● WHAT IS BEING ASKED
Copy each line of the records that contains the word "Blender".

● EXCERPTED RECORDS
BEGIN

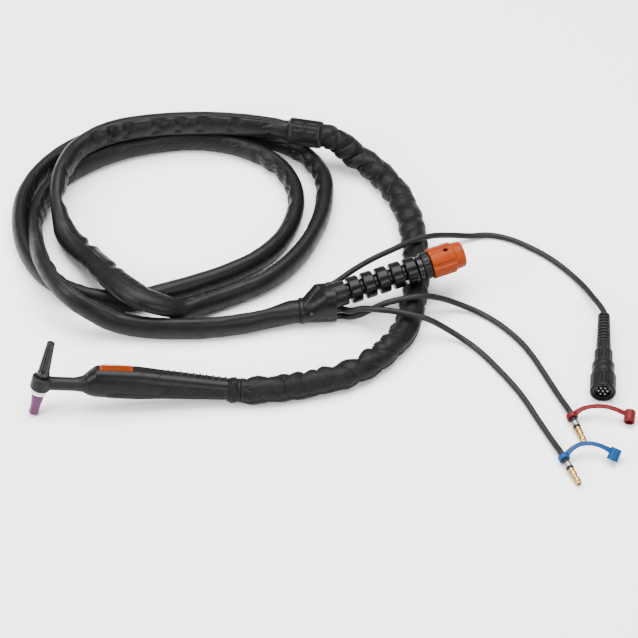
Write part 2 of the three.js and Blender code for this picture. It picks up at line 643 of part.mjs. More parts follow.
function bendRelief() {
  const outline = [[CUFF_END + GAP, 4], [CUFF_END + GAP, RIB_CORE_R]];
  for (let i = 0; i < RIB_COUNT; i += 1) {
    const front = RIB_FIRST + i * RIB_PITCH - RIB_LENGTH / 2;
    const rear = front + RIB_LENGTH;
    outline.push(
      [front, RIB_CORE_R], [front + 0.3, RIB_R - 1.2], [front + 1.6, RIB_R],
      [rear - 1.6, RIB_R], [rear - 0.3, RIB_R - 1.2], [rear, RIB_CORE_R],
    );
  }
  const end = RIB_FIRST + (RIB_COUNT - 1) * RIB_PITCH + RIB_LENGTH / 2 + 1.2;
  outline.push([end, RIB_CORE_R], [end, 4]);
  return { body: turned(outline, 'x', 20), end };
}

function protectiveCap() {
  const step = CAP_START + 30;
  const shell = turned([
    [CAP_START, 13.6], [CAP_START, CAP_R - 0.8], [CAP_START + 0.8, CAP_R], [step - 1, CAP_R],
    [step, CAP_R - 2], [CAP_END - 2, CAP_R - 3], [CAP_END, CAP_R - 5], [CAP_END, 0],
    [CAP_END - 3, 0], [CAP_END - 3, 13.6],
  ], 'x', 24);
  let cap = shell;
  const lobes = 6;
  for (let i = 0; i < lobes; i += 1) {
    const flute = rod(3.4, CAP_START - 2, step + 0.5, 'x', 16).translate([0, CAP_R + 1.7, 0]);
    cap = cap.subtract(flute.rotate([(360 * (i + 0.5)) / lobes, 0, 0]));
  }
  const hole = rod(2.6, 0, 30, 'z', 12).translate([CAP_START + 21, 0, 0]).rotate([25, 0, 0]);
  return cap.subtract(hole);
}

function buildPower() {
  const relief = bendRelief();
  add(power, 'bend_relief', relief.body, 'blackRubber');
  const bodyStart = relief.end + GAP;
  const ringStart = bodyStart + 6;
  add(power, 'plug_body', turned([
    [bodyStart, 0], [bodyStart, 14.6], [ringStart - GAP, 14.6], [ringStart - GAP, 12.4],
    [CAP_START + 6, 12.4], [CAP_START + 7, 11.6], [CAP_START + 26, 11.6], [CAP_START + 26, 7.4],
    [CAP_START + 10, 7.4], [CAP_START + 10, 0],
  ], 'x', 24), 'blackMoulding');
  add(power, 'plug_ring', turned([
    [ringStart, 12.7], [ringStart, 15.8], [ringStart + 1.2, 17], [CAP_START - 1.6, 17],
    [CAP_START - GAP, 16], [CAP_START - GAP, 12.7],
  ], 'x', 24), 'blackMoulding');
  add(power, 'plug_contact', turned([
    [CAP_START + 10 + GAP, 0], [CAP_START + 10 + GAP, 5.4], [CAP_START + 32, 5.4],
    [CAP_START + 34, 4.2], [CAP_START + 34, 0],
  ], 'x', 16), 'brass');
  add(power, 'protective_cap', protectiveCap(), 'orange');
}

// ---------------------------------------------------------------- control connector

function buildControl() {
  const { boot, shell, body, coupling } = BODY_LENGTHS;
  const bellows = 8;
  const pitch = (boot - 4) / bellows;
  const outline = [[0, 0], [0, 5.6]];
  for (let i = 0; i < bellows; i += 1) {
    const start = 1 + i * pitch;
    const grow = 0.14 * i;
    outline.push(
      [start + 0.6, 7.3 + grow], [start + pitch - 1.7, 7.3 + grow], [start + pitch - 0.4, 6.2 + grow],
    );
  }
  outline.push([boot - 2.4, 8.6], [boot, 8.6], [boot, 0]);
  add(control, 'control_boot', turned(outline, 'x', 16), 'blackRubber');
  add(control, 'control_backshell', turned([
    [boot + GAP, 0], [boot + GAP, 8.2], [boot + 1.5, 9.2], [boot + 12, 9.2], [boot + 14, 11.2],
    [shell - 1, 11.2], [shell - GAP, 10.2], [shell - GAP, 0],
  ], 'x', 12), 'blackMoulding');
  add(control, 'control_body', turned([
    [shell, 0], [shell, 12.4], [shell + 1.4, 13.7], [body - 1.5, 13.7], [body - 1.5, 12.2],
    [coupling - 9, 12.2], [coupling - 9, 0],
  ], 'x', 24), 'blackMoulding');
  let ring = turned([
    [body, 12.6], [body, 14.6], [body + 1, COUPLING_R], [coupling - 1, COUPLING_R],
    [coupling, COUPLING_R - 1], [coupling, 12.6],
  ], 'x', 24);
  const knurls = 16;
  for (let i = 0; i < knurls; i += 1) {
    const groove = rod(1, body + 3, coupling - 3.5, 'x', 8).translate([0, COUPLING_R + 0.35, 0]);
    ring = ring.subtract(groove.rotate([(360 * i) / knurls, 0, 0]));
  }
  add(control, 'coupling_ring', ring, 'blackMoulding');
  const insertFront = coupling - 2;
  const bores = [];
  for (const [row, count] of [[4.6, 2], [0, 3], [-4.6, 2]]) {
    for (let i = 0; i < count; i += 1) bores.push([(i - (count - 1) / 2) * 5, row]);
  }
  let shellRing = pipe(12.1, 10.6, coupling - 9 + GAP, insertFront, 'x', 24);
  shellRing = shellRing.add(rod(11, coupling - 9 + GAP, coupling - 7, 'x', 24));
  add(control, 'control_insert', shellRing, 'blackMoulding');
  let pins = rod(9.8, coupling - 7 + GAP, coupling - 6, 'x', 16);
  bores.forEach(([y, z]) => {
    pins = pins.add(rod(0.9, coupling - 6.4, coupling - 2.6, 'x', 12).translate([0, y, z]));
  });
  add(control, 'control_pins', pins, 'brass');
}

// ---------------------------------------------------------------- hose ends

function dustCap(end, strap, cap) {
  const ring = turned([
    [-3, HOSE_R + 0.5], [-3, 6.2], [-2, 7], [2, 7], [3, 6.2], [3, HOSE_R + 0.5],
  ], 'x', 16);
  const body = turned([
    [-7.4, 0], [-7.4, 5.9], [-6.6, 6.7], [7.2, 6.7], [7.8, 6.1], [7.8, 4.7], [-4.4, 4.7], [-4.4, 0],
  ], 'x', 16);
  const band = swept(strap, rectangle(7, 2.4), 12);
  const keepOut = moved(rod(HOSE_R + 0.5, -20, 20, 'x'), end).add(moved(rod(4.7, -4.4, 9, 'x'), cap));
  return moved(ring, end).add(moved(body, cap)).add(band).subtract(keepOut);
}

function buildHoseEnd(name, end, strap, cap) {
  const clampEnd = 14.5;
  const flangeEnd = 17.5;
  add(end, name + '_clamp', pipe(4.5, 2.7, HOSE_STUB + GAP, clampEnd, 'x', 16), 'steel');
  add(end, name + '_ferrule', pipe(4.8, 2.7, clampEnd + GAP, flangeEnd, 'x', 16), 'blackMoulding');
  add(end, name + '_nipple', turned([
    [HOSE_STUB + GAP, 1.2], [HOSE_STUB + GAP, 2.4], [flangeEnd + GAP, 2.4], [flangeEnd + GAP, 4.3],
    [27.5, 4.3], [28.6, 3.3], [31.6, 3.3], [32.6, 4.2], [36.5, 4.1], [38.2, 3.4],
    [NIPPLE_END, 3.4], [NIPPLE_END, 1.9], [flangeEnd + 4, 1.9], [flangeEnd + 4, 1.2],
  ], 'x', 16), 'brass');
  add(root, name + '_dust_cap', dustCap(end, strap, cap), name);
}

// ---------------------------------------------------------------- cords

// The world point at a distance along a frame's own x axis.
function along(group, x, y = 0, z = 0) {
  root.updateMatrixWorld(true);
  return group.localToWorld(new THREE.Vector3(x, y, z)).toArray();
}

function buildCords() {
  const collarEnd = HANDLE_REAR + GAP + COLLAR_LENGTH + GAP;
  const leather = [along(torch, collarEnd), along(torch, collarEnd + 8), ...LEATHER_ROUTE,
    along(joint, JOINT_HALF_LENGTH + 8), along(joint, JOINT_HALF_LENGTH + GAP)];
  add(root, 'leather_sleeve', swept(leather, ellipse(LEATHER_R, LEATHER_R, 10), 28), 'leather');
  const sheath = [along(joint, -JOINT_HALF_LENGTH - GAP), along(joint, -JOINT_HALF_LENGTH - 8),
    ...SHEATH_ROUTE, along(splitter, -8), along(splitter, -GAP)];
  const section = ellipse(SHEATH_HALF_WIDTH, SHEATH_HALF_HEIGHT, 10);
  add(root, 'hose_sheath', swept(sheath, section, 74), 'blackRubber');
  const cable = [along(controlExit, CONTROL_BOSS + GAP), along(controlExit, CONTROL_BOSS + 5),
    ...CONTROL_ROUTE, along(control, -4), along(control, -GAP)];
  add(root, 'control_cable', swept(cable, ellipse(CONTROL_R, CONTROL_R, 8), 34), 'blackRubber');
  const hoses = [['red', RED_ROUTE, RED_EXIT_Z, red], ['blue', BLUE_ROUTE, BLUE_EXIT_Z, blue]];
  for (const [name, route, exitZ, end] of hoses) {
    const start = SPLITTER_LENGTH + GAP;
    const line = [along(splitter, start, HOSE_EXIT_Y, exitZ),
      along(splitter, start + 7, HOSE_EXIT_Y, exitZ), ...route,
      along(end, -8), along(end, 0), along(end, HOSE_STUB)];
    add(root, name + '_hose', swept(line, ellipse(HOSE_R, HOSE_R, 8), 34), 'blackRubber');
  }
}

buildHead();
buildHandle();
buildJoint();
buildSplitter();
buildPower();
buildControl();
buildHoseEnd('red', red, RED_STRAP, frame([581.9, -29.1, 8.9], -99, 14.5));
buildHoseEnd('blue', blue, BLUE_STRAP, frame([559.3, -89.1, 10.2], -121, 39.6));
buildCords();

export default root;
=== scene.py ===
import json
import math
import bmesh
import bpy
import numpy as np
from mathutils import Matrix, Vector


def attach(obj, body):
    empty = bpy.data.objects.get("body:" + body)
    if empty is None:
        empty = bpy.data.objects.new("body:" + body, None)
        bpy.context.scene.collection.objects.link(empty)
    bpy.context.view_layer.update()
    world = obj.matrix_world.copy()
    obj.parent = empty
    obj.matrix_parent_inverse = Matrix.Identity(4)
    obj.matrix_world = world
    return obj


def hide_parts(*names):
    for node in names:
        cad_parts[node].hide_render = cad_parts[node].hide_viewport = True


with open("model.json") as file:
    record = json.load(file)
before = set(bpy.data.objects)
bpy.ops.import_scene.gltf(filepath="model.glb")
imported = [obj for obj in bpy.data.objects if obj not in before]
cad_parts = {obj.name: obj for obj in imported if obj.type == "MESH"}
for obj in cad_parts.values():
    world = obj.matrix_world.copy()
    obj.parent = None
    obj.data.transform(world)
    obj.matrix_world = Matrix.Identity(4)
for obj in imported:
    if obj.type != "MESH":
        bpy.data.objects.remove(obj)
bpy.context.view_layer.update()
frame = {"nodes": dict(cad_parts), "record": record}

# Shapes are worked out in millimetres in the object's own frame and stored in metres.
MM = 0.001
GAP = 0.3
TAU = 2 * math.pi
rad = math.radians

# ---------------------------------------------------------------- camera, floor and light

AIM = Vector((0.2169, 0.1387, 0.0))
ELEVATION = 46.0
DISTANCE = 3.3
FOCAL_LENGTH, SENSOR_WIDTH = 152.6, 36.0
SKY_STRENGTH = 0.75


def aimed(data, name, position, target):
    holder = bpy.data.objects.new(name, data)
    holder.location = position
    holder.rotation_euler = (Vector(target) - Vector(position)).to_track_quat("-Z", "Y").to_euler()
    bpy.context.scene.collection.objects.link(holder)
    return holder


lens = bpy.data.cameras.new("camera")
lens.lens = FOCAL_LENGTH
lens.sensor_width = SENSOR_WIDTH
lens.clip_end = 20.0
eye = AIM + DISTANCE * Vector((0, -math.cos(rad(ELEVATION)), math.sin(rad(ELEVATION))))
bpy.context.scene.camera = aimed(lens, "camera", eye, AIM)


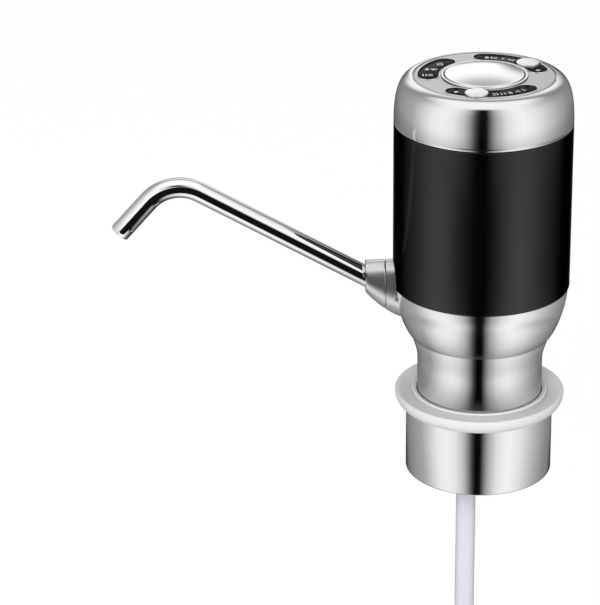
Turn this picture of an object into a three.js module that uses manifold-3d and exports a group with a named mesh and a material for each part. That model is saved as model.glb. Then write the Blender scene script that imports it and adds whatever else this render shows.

END

● RESULT
Write part 2 of the three.js and Blender code for this picture. It picks up at line 643 of part.mjs. More parts follow.
Turn this picture of an object into a three.js module that uses manifold-3d and exports a group with a named mesh and a material for each part. That model is saved as model.glb. Then write the Blender scene script that imports it and adds whatever else this render shows.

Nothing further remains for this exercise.